The FBB4l gang, chief among them Pedro, Chris, and David, helped me think this latest step through. Luke is the American Dream/Black Reality. He’s in the thick of it and grinding to make ends meet and make sure his daughter lives a better life than he did (shades of B.I.G.). Mister Miracle, Shilo Norman, is the Black Fantasy. He’s broken the chains of slavery and oppression, and exists to bring everyone else out of it. He’s Nat Turner, Harriet Tubman, Frederick Douglass, MLK, and Malcolm X all rolled up into one.

Black Panther is the third part of the trinity. He’s the Black Ideal. Some context first, though.

It’s fair to say that Africa is idealized amongst Americans. You can see it in dead prez’s “I’m A African,” in the niggas/kings dichotomy, or even in those dudes who still wear those corny dashikis in public. Egypt, Ethiopia, Ghana, Nigeria, Kenya, and other countries are crazy hyped. I’ve personally known a few blacks who have gone to Africa and come back with some kind of epiphany or new outlook on something. Richard Pryor decided to stop saying “nigger” after he went to Africa.

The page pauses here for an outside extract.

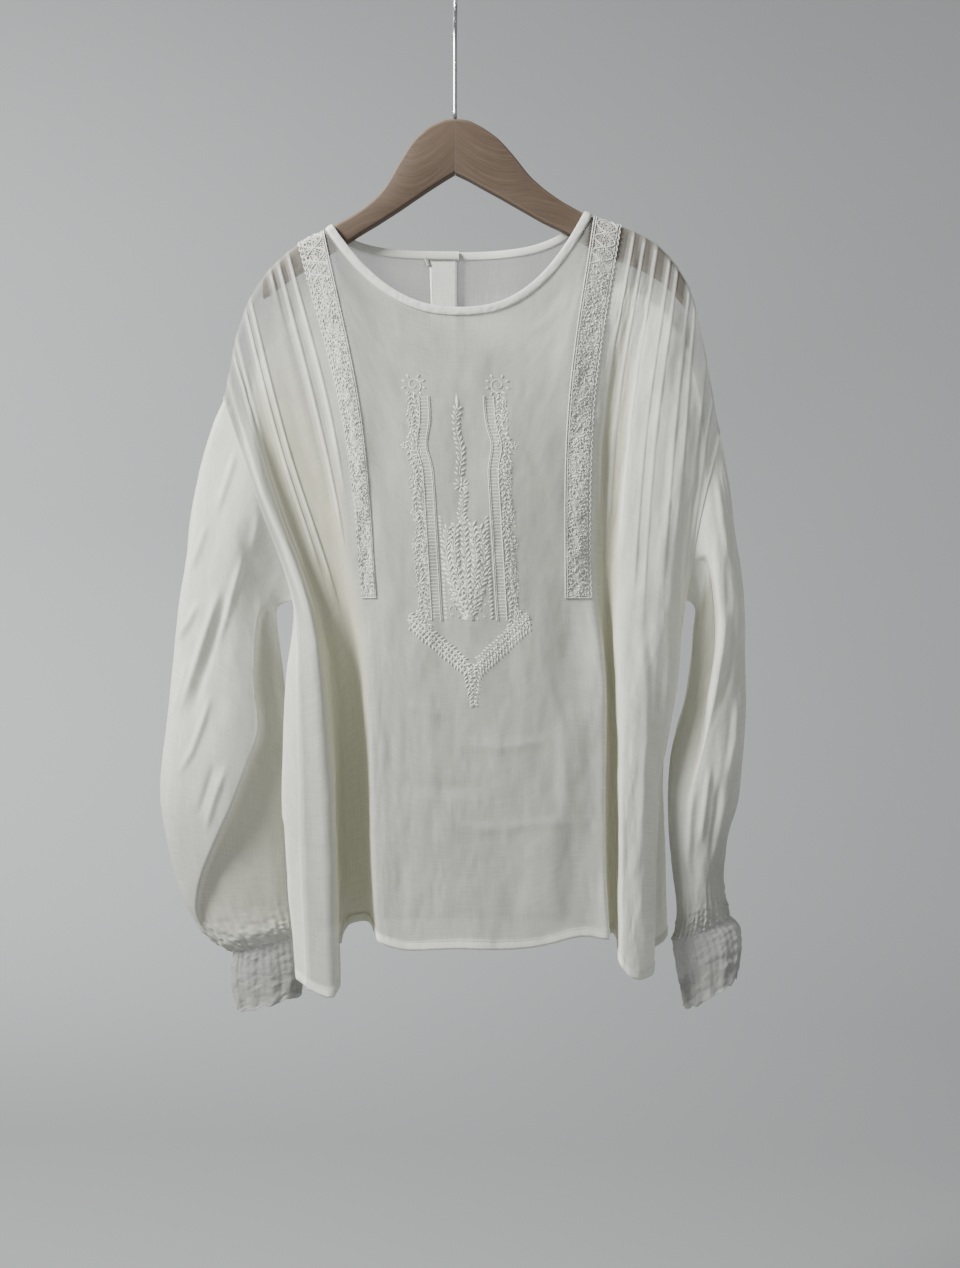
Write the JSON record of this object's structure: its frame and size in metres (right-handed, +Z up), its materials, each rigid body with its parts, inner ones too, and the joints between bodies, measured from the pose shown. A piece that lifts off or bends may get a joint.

I plan to visit Africa one day. I lived in Spain during high school, so I could have easily made that trip, but I’m kind of glad that I didn’t. I’m older and hopefully wiser now, so when I finally do it, it’ll mean more. It’s like saving yourself for marriage, but way more expensive and you’re more likely to get stung by a fly and die.

Africa is in a special space for a lot of black people. It’s the Motherland. It’s where we all came from, and kind of like growing up and leaving the house, you can’t go back again. Marcus Garvey‘s (birthday next Sunday!) Back to Africa movement got derailed pretty quickly, and that was probably the most organized push. Beyond that is the much-talked about anti-black sentiment on the part of some Africans (“Some Africans don’t like us no way,” Nas) and the reality of how much it costs to visit Africa, not to mention relocation.

(Marcus Garvey looks kinda like Beanie Sigel.)

Even still, Africa is the Motherland. It’s as black as a raised right fist, red and black and green flags, drums, and dancing. You can trace the drums in hip-hop back to the drums of Africa and ciphers to villages. We’ve adopted names, terms, and various rituals into our cultural identity. We’ve even faked it up some with Kwanzaa. I personally don’t like the term, but a lot of people have adopted African-American at least in part because it’s a connection to Africa.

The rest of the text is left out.